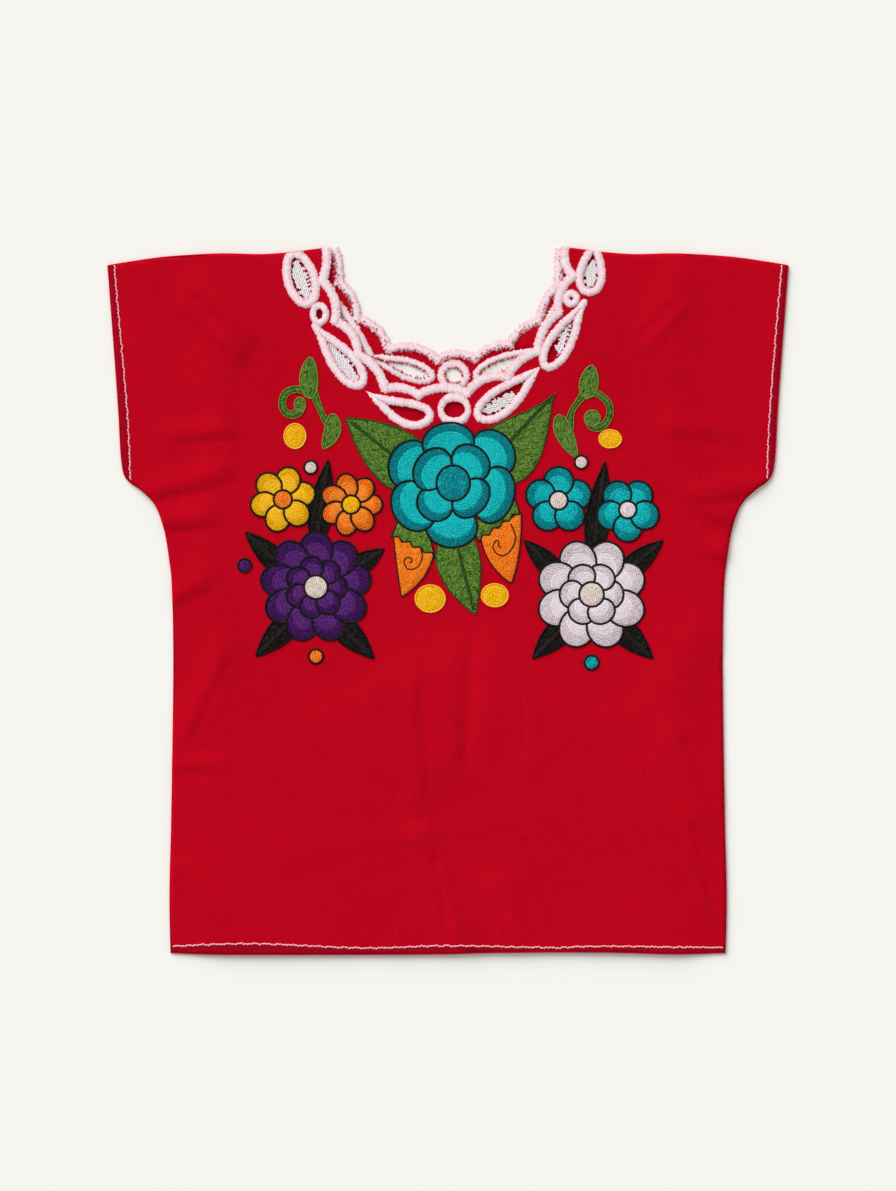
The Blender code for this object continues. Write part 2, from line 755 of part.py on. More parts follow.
def calyx_outline(row):
    start, end, inner_1, inner_2 = row[:2], row[2:4], row[4:6], row[6:8]
    along, left, length = across(start, end)
    edge = [start]
    for tooth in range(CALYX_TEETH):
        for share, depth in ((TOOTH_RISE, TOOTH_DEPTH), (TOOTH_FALL, 0.0)):
            run = length * (tooth + share) / CALYX_TEETH
            edge.append(
                (
                    start[0] + along[0] * run + left[0] * depth,
                    start[1] + along[1] * run + left[1] * depth,
                )
            )
    return anticlockwise([*edge, end, inner_1, inner_2])


def bud_outline(row):
    left, tip, right = row[:2], row[2:4], row[4:6]
    outline = bowed_side(left, tip, row[6]) + bowed_side(tip, right, row[7])
    return anticlockwise([*outline, right])


def corded_shapes():
    """The outlines of the front's corded petals and rings."""
    shapes = [petal(row) for row in FRONT_PETALS]
    return shapes + [oval(*row[:4]) for row in FRONT_RINGS]


def tendril_shapes(name):
    """A tendril's lobes, vines and coil end."""
    shapes = [petal(row) for row in LOBES[name]]
    for vine in VINES[name]:
        shapes += ribbon([row[:2] for row in vine], [row[2] for row in vine])
    return [*shapes, oval(*COIL_ENDS[name])]


def sewn_motifs():
    """Every patch of embroidery as name, shapes and thread, in the order of sewing."""
    motifs = [
        (name, [petal(row)], "leaf_thread") for name, row in LEAVES.items()
    ]
    motifs += [(name, [bud_outline(row)], "orange_thread") for name, row in BUDS.items()]
    motifs += [(name, [calyx_outline(row)], "leaf_thread") for name, row in CALYXES.items()]
    rose = [ring_petal(*ROSE_CENTRE, *row) for row in ROSE_PETALS]
    ground = oval(*ROSE_CENTRE, ROSE_GROUND, ROSE_GROUND)
    motifs.append(("rose", [ground, *rose, oval(*ROSE_CENTRE, *ROSE_HEART)], "teal_thread"))
    motifs += [(name, tendril_shapes(name), "vine_thread") for name in VINES]
    motifs += [(name, [oval(*row)], "yellow_thread") for name, row in DOTS.items()]
    for name, row in SPRAY_LEAVES.items():
        motifs.append((name, [petal((*row, EVEN, STRAIGHT))], "black_thread"))
    for name, (x, y, radius, thread) in BERRIES.items():
        motifs.append((name, [oval(x, y, radius, radius, count=DISC_CORNERS)], thread))
    for name, ((x, y, thread, heart_thread, radius), *rings) in BLOSSOMS.items():
        petals = [shape for ring in rings for shape in petal_ring(x, y, *ring)]
        motifs.append((name, petals, thread))
        motifs.append((name + "_heart", [oval(x, y, radius, radius)], heart_thread))
    return motifs


def box_of(shape):
    return [min(axis) for axis in zip(*shape)], [max(axis) for axis in zip(*shape)]


def are_near(shape, other):
    (low, high), (other_low, other_high) = box_of(shape), box_of(other)
    return all(
        low[axis] < other_high[axis] + CORD_WIDTH and other_low[axis] < high[axis] + CORD_WIDTH
        for axis in (0, 1)
    )


def make_embroidery():
    motifs = sewn_motifs()
    for index, (name, shapes, thread) in enumerate(motifs):
        later = [shape for _, others, _ in motifs[index + 1 :] for shape in others]
        if name in LEAVES:
            later += corded_shapes()
        over_it = [other for other in later if any(are_near(shape, other) for shape in shapes)]
        make_motif(name, shapes, over_it, thread)


def make_panels_and_cords():
    rose = next(shapes for name, shapes, _ in sewn_motifs() if name == "rose")
    back = (BACK_NECK, BACK_PETALS, BACK_RINGS)
    make_panel("back_panel", *back, lambda x, y: 0.0, lambda x, y: CLOTH, finest=None)
    make_cords("back_neck_cords", *back[:2], (), lambda x, y: CLOTH, over_it=[])
    make_cords("back_neck_ring", (), (), BACK_RINGS, lambda x, y: CLOTH, over_it=[])
    front = (FRONT_NECK, FRONT_PETALS, FRONT_RINGS)
    make_panel("front_panel", *front, front_under, front_over, finest=is_loose)
    make_cords("front_neck_cords", *front, front_over, over_it=[*rose, *beyond_the_folds()])


def main():
    for item in list(bpy.data.objects):
        bpy.data.objects.remove(item)
    make_panels_and_cords()
    make_embroidery()


main()
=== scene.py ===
"""Looks of a cap-sleeved huipil blouse that lies flat with its front upwards.

Thin creased cloth takes the place of the panels, and satin cords and raised embroidery are built
up thread by thread on padding.  Tables are in millimetres, with +Y to the shoulders, and a mesh is
in metres.  Every height is measured from the underside of the back.
"""

import math

import bpy
import numpy as np
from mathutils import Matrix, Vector, noise
from mathutils.geometry import delaunay_2d_cdt


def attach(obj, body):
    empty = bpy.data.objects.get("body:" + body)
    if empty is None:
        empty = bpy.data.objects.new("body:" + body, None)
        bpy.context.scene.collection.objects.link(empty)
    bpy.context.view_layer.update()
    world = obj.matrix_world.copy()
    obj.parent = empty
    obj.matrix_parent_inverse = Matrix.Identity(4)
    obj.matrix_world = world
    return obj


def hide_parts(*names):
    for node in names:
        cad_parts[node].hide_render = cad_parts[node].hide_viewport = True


MM = 0.001
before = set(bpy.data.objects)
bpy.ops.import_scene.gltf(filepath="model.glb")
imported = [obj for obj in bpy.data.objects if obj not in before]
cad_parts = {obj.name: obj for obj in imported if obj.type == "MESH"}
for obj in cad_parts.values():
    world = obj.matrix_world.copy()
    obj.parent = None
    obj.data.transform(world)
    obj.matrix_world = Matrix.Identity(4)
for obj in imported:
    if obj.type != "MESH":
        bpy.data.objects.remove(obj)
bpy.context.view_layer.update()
bpy.ops.object.select_all(action="DESELECT")
chance = np.random.default_rng(7)

# Cloth: thickness, and how high the two panels lie.
CLOTH_THICKNESS = 0.6
BACK_LOW = 0.05
BACK_TOP = BACK_LOW + CLOTH_THICKNESS
SEAM_TOP = 2.2
RIDE_TOP = 3.3
LOOSE_LIFT = 1.3
ROLL_FROM, ROLL_TO = 212.0, 262.0
FRONT_PITCH, BACK_PITCH = 4.0, 9.0
EDGE_STEP = 4.0

# Thread and padding.
CORD_WIDTH = 8.2
CORD_RISE = 0.62
PAD_RISE = 0.95
PAD_ROUNDING = 2.2
STITCH_PITCH = 0.85
THREAD_WIDTH = 1.15
THREAD_THICKNESS = 0.5
LEAST_STITCH = 0.7
FILL_LENGTH = 2.9
OUTLINE_STEP = 2.3
OUTLINE_WIDTH = 2.2
FINE_EDGE = 1.3
RIM_TONE = 0.72
OUTLINE_RISE = 0.85

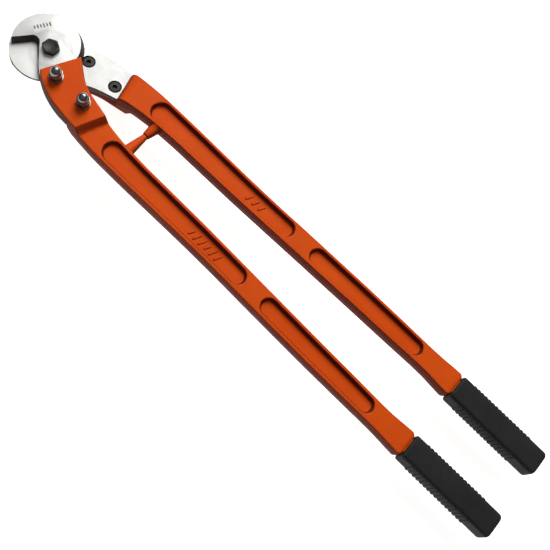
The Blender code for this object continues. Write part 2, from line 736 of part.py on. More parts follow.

==========

* **Work required**:
Within the material above, find the lines that contain the word "before"; copy them.

* **Written reply**:
before = set(bpy.data.objects)
imported = [obj for obj in bpy.data.objects if obj not in before]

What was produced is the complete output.